Father Kawas François died at the Canapé-Vert Hospital in Port-au-Prince (Haiti) on the morning of October 23, 2022, following a stroke that occurred the day before, on Saturday, October 22. He was 68 years old and was beginning his 36th year of religious life.
Kawas was born on March 14, 1954, in Margot, a commune of Pilate. He was born into a family of six children, four boys and two girls, and attended primary school in Pilate itself. After completing his secondary and college studies at the Collège Notre-Dame du Cap-Haïtien, directed by the Holy Cross Fathers, from 1968 to 1975, he entered the Grand-Séminaire of Port-au-Prince with a view to becoming a priest of the diocese of Cap-Haïtien to which he belonged. It was at the Grand Séminaire that he met some Jesuits who were part of the teaching staff. He himself gave them this testimony when he entered the Society: “Their competence, their apostolic zeal and their approach to problems impressed many of us.”

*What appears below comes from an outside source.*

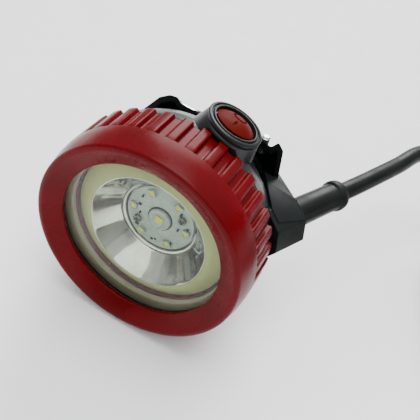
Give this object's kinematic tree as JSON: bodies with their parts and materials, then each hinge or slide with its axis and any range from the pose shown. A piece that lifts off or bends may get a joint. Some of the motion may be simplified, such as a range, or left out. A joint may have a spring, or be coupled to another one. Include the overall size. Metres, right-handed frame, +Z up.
{
  "type": "miner's cap lamp headpiece",
  "caption": "Corded miner's cap lamp: ribbed screw-on bezel ring, lens, LED reflector unit, rocker switch, rear cap hook and a long battery lead.",
  "frame": {"origin": "middle of the footprint of the lamp without its cord, on the surface it stands on", "axes": "+Z up along the cap hook, the beam leaves along -Y, +X on the side of the cable boss"},
  "size_m": [0.2418, 0.1548, 0.0847],
  "materials": {
    "red_shell": "gloss",
    "black_shell": "satin",
    "rubber": "matte",
    "cable_rubber": "satin",
    "clear_lens": "gloss",
    "grey_plastic": "matte",
    "cream_plastic": "matte",
    "chrome": "mirror",
    "white_board": "satin",
    "led_resin": "gloss",
    "green_board": "satin",
    "aluminium": "satin",
    "steel": "brushed",
    "brass": "satin",
    "rocker_red": "satin",
    "wire_red": "satin",
    "wire_black": "satin"
  },
  "bodies": {
    "housing": {"aux_led_1": "led_resin", "aux_led_2": "led_resin", "aux_led_3": "led_resin", "aux_led_4": "led_resin", "aux_led_5": "led_resin", "aux_led_6": "led_resin", "board_screw_1": "steel", "board_screw_2": "steel", "cable": "cable_rubber", "cable_coil": "cable_rubber", "cable_tail": "cable_rubber", "cap_hook": "steel", "charge_contact": "steel", "coil_tie": "rubber", "connector_body": "cable_rubber", "connector_pin_1": "brass", "connector_pin_2": "brass", "core_wire_1": "wire_red", "core_wire_2": "wire_black", "cover_gasket": "rubber", "cover_screw_1": "steel", "cover_screw_2": "steel", "driver_board": "green_board", "glow_ring": "cream_plastic", "heat_sink": "aluminium", "hook_screw_1": "steel", "hook_screw_2": "steel", "hook_screw_3": "steel", "hook_screw_4": "steel", "housing": "black_shell", "led_board": "white_board", "main_led_base": "white_board", "main_led_dome": "led_resin", "neck_oring": "rubber", "rear_cover": "black_shell", "reflector": "chrome", "rocker_pin": "steel", "strain_relief": "cable_rubber", "switch_body": "black_shell", "switch_collar": "black_shell", "switch_terminal_1": "brass", "switch_terminal_2": "brass"},
    "front_stack": {"lens_gasket": "rubber", "lens": "clear_lens", "lens_holder": "grey_plastic"},
    "bezel": {"bezel_ring": "red_shell"},
    "rocker": {"switch_rocker": "rocker_red", "rocker_plunger": "brass"},
    "seesaw": {"contact_seesaw": "brass"}
  },
  "joints": [
    {"name": "bezel_advance", "type": "slide", "parent": "housing", "child": "front_stack", "axis": [0, -1, 0], "range_m": [0, 0.006]},
    {"name": "bezel_turn", "type": "hinge", "parent": "front_stack", "child": "bezel", "pos_m": [-0.00759, -0.03714, 0.0406], "axis": [0, -1, 0], "range_deg": [0, 720]},
    {"name": "switch_rock", "type": "hinge", "parent": "housing", "child": "rocker", "pos_m": [0.00275, -0.00287, 0.07916], "axis": [0.9659, 0, -0.2588], "range_deg": [0, 16]},
    {"name": "contact_tilt", "type": "hinge", "parent": "housing", "child": "seesaw", "pos_m": [0.0009, -0.00387, 0.07228], "axis": [0.9659, 0, -0.2588], "range_deg": [-9.6, 0]}
  ],
  "couplings": [
    {"joint": "bezel_advance", "follows": "bezel_turn", "m_per_rad": 0.00047746},
    {"joint": "contact_tilt", "follows": "switch_rock", "ratio": -0.6}
  ]
}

After completing his studies in philosophy and theology, he was ordained a priest on August 23, 1981, by Archbishop François Gayot of Cap-Haitien, in his native village. He exercised his priestly ministry as an assistant in the cathedral of Cap-Haitien and then in Dondon, for five years, before expressing his desire to become a Jesuit. Looking back on his early years as a priest, he noted in the French Canadian Province News in January 1988: “It was in the midst of apostolic action in the grassroots church communities that I felt the need for a more total gift to the Lord in religious life.”
Kawas made his novitiate in Ciudad Guzman, Mexico, from 1987 to 1989. After taking his first vows, he began the first stage of studies in the Society in Mexico City. He obtained a Master’s degree in Sociology from the Universidad Iberoamericana in the summer of 1991. He already had the desire to apply his knowledge to the study of the history of the Church in Haiti and the social movements that have marked the evolution of Haitian society. He obtained permission from the authorities of the Province of French Canada to continue his studies in France. He lived there from 1991 to 1995. After completing a second cycle in theology at the Institut Catholique de Paris, he enrolled in the Faculty of Social and Economic Sciences of the same institute for his doctoral studies. He wrote the thesis after his return to Haiti and defended it in July 1998. It was on the following subject: “The crisis of Church-State relations (1980-1986)”. He subsequently published several studies that followed on from this initial research.
Upon his return to Haiti in 1995, and until his death, Kawas François had multiple activities while being a passionate researcher and a prolific writer. He was a professor of sociology at the Faculty of Humanities of the State University of Haiti (UEH) and of the history of the Church of Haiti at the Centre inter-Institut de Formation Religieuse (CIFOR). He found time for spiritual accompaniment and to collaborate with several dioceses and religious congregations in the animation of retreats, apostolic plans, chapters, etc. He was a tireless worker who always had a program, a development project to implement. At the time of his death, he was directing the Center for Research, Reflection, Formation and Social Action (CERFAS) of which he was the founder.
Kawas was the Provincial’s delegate for apostolic works in Haiti for many years. He accompanied the establishment of Foi et Joie in Haiti as well as the consolidation of the Jesuit Migrant Service (JMS), especially at the board level. He was also a consultor for the Jesuit Territory of Haiti from 2002 until his death. He also coordinated the Jesuit project to build housing for the victims of the 2020 earthquake in southern Haiti. On the day of his stroke, he had an all-morning meeting to finalize a report on this housing project.
In his message to the confreres and the Society, Bishop Yves-Marie Péan of the Diocese of Gonaives, a childhood friend of Father Kawas, said: “Father Kawas has always been a cheerful, joyful, determined, hard-working, helpful man who loved God, the Church and the Haitian people. He greatly contributed to the advancement of many projects for the Church of Haiti and for his country. He can leave in peace. He succeeded in expending his intellectual, spiritual and physical energies in the service of the Lord and his people. We are proud of him.” He is survived by his sisters Françoise and Agathe, his brothers Vivandieu, Appolon and Kawol, and several nieces and nephews.